I spent a lot of time in truck cabs when I was in college, and those trucks spend a LOT of time idling. A diesel is not a gentle thing. Be religious about the maintenance, change the oil, filters, impeller, belts, motor mounts (every few years). Don't over heat it and don't over think it and you'll be OK.


----------



## ReefMagnet (May 8, 2008)

The problem with extended idling and light loading on a diesel engine is that it increases the possibility of glazing the bores. A number in my head is 80% max rpm for loading the diesel. I personally prefer to run my marine engine with it's spec'd 3000 max rpm at 2400 rpm with occasional bursts up to 2700 rpm and the odd run at around 1800 rpm just to keep it varied. I actually worry more about the carbon buildup in the exhaust elbow which seems to plague a lot of marine diesels and I assume this increases if run to lightly loaded (cold) or too heavily loaded (over fuelling).


----------



## UnionPacific (Dec 31, 2013)

IStream said:


> Your point about running at peak torque is a good one for any engine but you're over-generalizing about the RPM. My (turbo) Yanmar 4JH3-HTE has a max RPM of 3800 but peak torque is at 2900.

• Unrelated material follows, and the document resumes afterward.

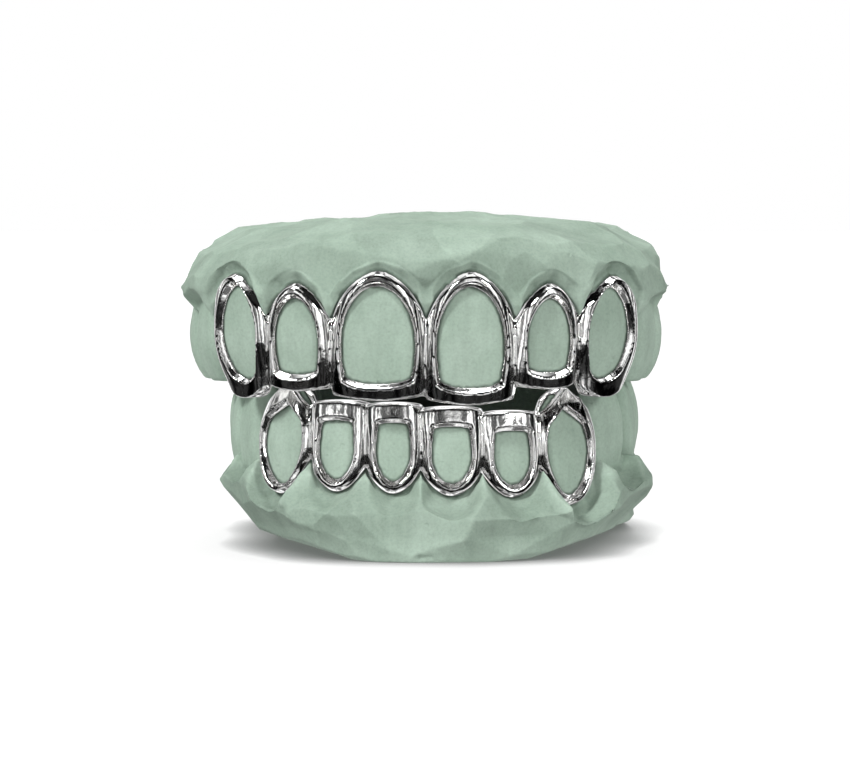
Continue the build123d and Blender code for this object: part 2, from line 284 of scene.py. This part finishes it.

Your engine is DI, and turbo, as I said above IDI non-turbo only.


----------



## UnionPacific (Dec 31, 2013)

Minnewaska said:


> Comparing marine aux engines to truck engines to heavy equip or even gensets is false logic.
> 
> I just hope no one reads your absolute advice on rpm and believes it. Lower is not always better and 2000 is certainly not always the right number, nor is 1800 typically max torque. Part of the issue here is that marine engines only run in one constant gear, but I have a feeling it isn't worth debating.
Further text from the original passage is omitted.